The premium tax credit, authorized by the Affordable Care Act (ACA), can be claimed by certain low-to-moderate income individuals and families who purchase health insurance through the Health Insurance Marketplace (also known as the “Exchange”). The amount of the credit is based on the income and size of the household. It isn’t available to taxpayers who have household income exceeding 400% of the federal poverty level.

When a taxpayer enrolls in the Exchange, he or she can choose to have an advance estimate credit computed that is then paid to the insurance company, thereby lowering the monthly premiums. Alternatively, the taxpayer can realize the full benefit of the credit on the tax return for that particular year. With the advance credit, the amount must be reconciled when the tax return is filed.

Note that the premium tax credit is refundable. In other words, if the credit exceeds the individual’s tax liability for the year, the IRS pays the difference as a refund.

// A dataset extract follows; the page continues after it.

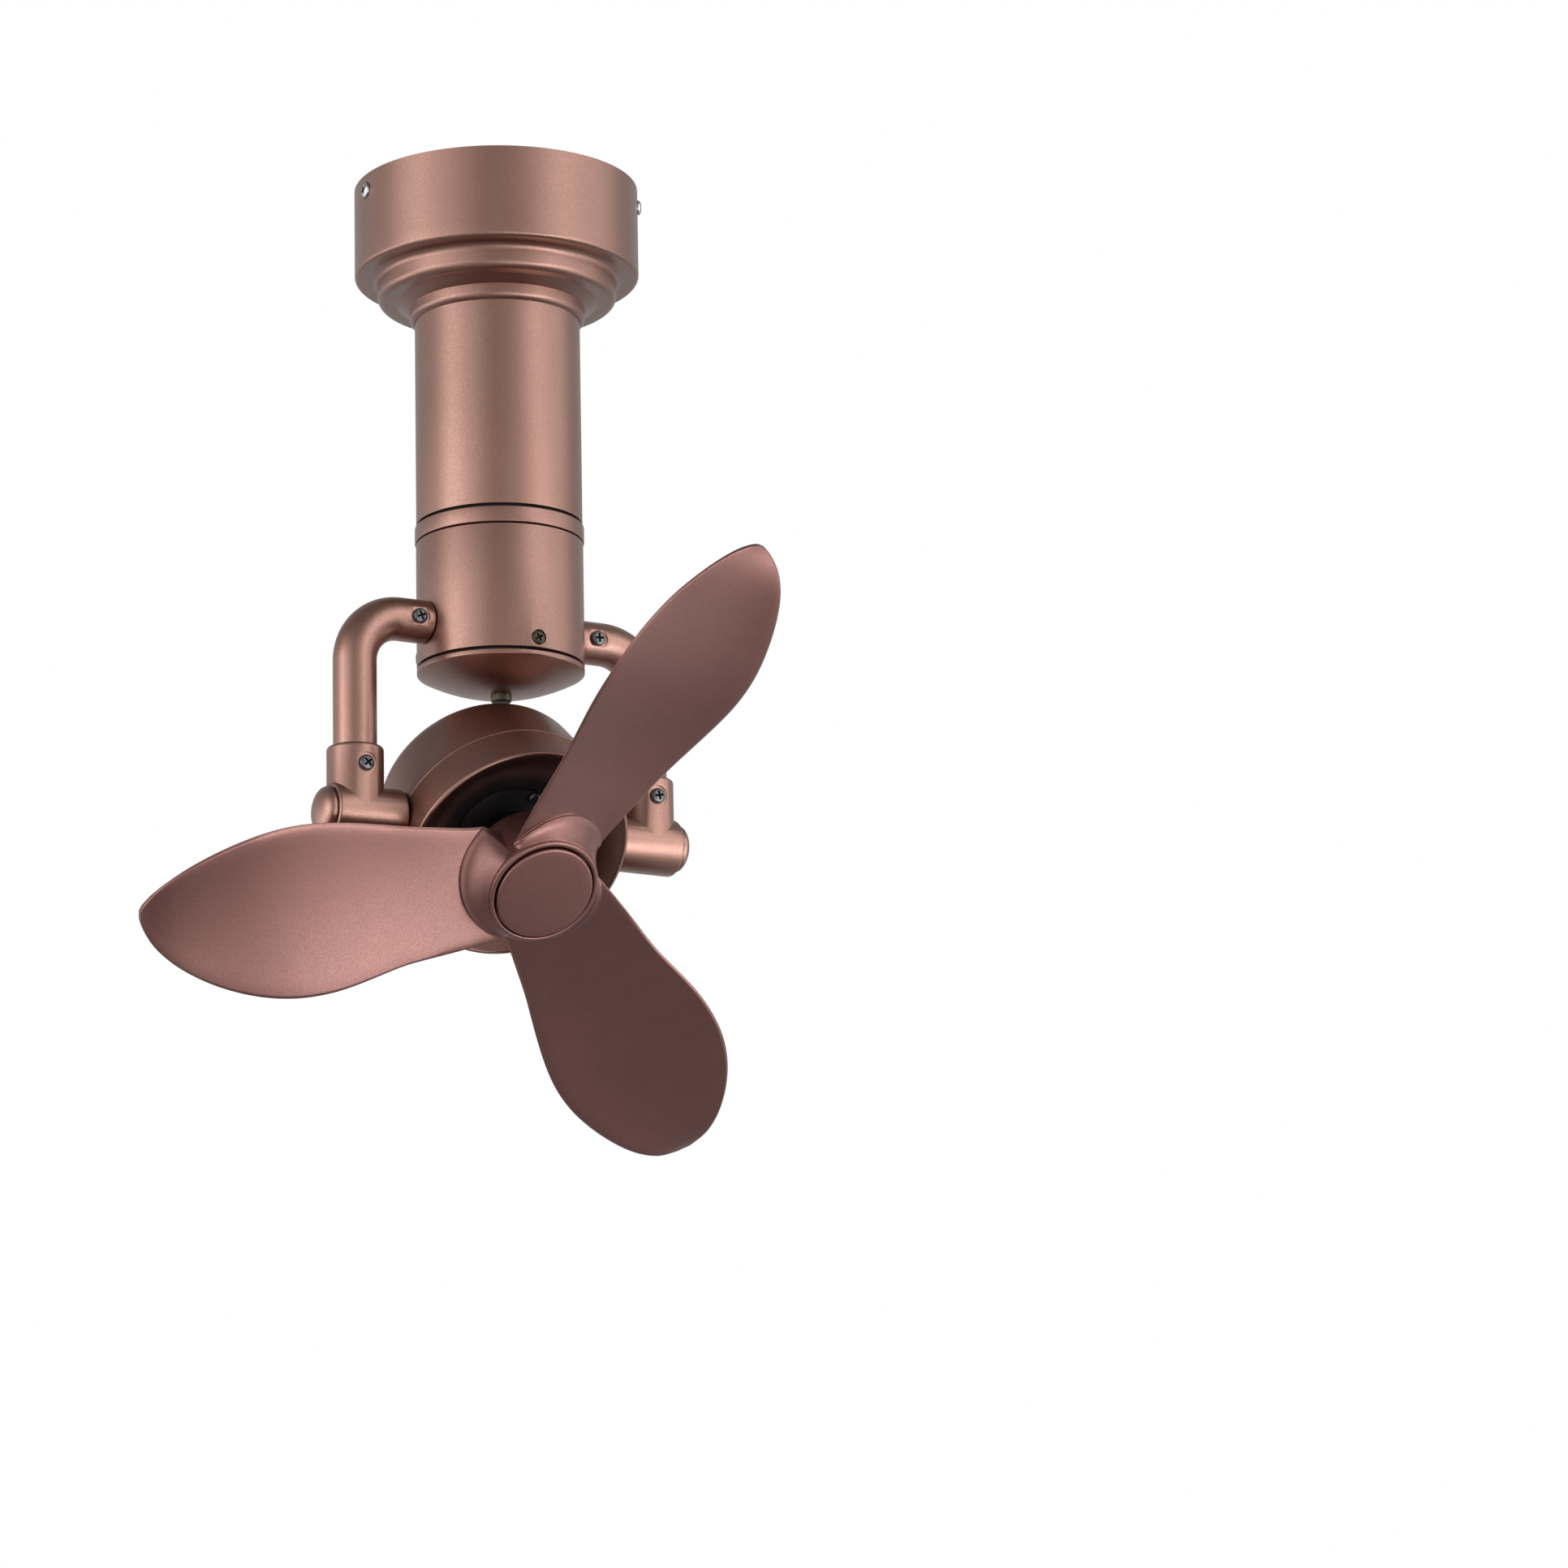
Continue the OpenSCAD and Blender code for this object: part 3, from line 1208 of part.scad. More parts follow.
function blade_point(u, v) = let (
    row = row_at(u),
    blend = min(1, u / 2),
    start = (ridge_reach(v) + petal_least / 2) * (1 - blend),
    x = start + row[0] * blend,
    y = (row[1] + row[2]) / 2 + (row[1] - row[2]) / 2 * v,
    camber = blade_camber_share * (row[1] - row[2]) * blend * (1 - v * v),
    base = row[4] + (row[3] - row[4]) * (v + 1) / 2 - camber)
  [x, y, base, base + blade_t / 2, base - blade_t / 2];

blade_stations = petal_cells + 1 + blade_last * row_cells + 1;
function station_point(k, v) = k <= petal_cells
  ? petal_point(k, v) : blade_point((k - petal_cells - 1) / row_cells, v);

function blade_loop(k) = concat(
  [for (i = [0:blade_cells]) let (v = across(i), p = station_point(k, v), e = fullness(v))
    [p[0], p[1], p[2] + (p[3] - p[2]) * e]],
  [for (i = [blade_cells - 1:-1:1]) let (v = across(i), p = station_point(k, v), e = fullness(v))
    [p[0], p[1], p[2] + (p[4] - p[2]) * e]]);

function blade_ends(first, last, n) = concat(
  [for (i = [0:blade_cells - 1]) let (a = i, b = i + 1, c = n - i - 1, d = (n - i) % n)
    each [if (b != c) [first + c, first + b, first + a], if (a != d) [first + d, first + c, first + a]]],
  [for (i = [0:blade_cells - 1]) let (a = i, b = i + 1, c = n - i - 1, d = (n - i) % n)
    each [if (b != c) [last + a, last + b, last + c], if (a != d) [last + a, last + c, last + d]]]);

// The tongue at a blade's root that enters a slot in the hub, grown by a clearance for the slot
module blade_tongue(grow) {
  pitch = atan((root_row[3] - root_row[4]) / (root_row[1] - root_row[2]));
  translate([hub_r - tongue_in - grow, root_mid, root_height(0)]) rotate([pitch, 0, 0])
    translate([0, -tongue_w / 2 - grow, -tongue_t / 2 - grow])
      cube([tongue_in + tongue_out + grow, tongue_w + 2 * grow, tongue_t + 2 * grow]);
}

// A paddle blade with the raised petal that laps the hub, moulded in one piece
module blade(index) {
  n = 2 * blade_cells;
  points = [for (k = [0:blade_stations - 1]) each blade_loop(k)];
  sides = [for (k = [0:blade_stations - 2], i = [0:n - 1])
    let (a = k * n + i, b = k * n + (i + 1) % n, c = b + n, d = a + n) each [[a, b, c], [a, c, d]]];
  color(dark_bronze) head_frame() rotate([0, 0, blade_angle + index * 360 / blade_count]) union() {
    polyhedron(points, concat(sides, blade_ends(0, (blade_stations - 1) * n, n)));
    blade_tongue(0);
  }
}

module blade_1() { blade(0); }

module blade_2() { blade(1); }

module blade_3() { blade(2); }

ceiling_bracket();
canopy();
canopy_screws();
stem_tube();
stem_bolts();
terminal_block();
bulkhead();
board_standoffs();
control_board();
swivel_motor();
spindle();
spindle_screws();
spindle_nut();
swivel_pinion();
swivel_ring();
swivel_gear();
swivel_bearings();
lower_housing();
ring_screws();
housing_screws();
arm_spigots();
arm_left();
arm_right();
arm_screws();
pivot_socket_left();
pivot_socket_right();
socket_screws();
pivot_cap_left();
pivot_cap_right();
dome_cap();
dome_nut();
trunnion_left();
trunnion_right();
pivot_washers();
pivot_nuts();
motor_front_shell();
motor_rear_shell();
shell_screws();
front_plate();
front_plate_screws();
stator_core();
stator_windings();
front_bearing();
rear_bearing();
rotor_shaft();
rotor_core();
hub();
blade_1();
blade_2();
blade_3();
hub_nut();
hub_cap();
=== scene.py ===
import json
from math import acos, asin, cos, degrees, pi, radians, sin

import bpy
from mathutils import Matrix, Vector

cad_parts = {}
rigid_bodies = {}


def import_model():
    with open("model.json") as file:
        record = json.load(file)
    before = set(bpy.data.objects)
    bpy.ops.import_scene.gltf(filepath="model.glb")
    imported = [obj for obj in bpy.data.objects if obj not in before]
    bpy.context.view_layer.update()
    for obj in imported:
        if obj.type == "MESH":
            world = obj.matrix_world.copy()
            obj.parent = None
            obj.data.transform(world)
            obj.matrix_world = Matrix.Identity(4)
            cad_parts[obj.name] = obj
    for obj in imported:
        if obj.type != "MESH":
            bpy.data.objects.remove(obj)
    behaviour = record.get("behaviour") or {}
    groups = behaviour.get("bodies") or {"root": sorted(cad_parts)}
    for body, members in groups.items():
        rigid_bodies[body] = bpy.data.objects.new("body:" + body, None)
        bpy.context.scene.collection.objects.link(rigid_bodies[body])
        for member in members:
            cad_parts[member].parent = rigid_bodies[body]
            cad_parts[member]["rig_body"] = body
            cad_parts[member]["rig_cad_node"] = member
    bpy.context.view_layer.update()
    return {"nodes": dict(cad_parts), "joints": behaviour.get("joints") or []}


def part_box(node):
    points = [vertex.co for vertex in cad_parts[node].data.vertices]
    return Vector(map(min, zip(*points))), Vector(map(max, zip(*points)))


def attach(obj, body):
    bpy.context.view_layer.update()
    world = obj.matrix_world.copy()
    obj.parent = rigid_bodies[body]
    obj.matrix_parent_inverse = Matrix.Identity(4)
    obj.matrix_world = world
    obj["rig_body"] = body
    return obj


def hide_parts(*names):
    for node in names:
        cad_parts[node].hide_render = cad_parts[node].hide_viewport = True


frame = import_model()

bl_info = {
    "name": "Ceiling corner fan",
    "version": (1, 0, 0),
    "blender": (4, 5, 0),
    "location": "3D View > Sidebar > Corner fan",
    "description": "Dresses the corner fan: painted canopy, stem, yoke and motor head, three paddle blades, "
                   "and a pale studio",
    "category": "Add Mesh",
}

MM = 0.001
NODES = frame["nodes"]
JOINTS = {joint["name"]: joint for joint in frame["joints"]}
PIVOT = Vector(JOINTS["head_tilt"]["pos_m"])
ROTOR_AXIS = Vector(JOINTS["rotor_spin"]["axis"])
TILT = asin(-ROTOR_AXIS.z)

# Angles of the camera and the screws, and twists of the cross recesses, in degrees
CAMERA_BEARING = -117
CANOPY_SCREWS = ((178, 20), (-28, 35), (75, 10))
HOUSING_SCREWS = ((-90, 30), (30, 12), (150, 50))
SHELL_SCREWS = (45, 135, 225, 315)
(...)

In the new case, the taxpayer, a resident of Florida, submitted an application to the Health Insurance Marketplace in 2014. It was determined that she was eligible for an advance credit of $371 per month for a total annual credit of $4,452. The Exchange applied the advance credit to her monthly health insurance premium, beginning January 1, 2015.

The taxpayer was single for most of 2015 before getting married on November 14. Her health insurance policy remained in effect until December 31, 2015. Her new husband didn’t have a health insurance policy through the Exchange for 2015.

Subsequently, the IRS denied the taxpayer’s credit for 2015 because she no longer qualified under the income level and assessed a tax deficiency for the same amount.

At trial, the taxpayer tried an unusual approach. She didn’t claim that the amount of credit was being computed incorrectly based on her income, nor did she argue that the information reported by the Exchange was incorrect.  Instead, she asserted that it was “unfair” to require her to repay an amount that she was clearly eligible for prior to getting married

The Tax Court is often sympathetic to the plight of taxpayers caught in a squeeze, but in the end the tax law is the tax law. Accordingly, the Court agreed with the IRS and upheld the tax deficiency.

No one is suggesting that you advise clients to change their wedding plans based solely on tax factors. However, you should advise them to consider the various marriage penalties that may affect their situation.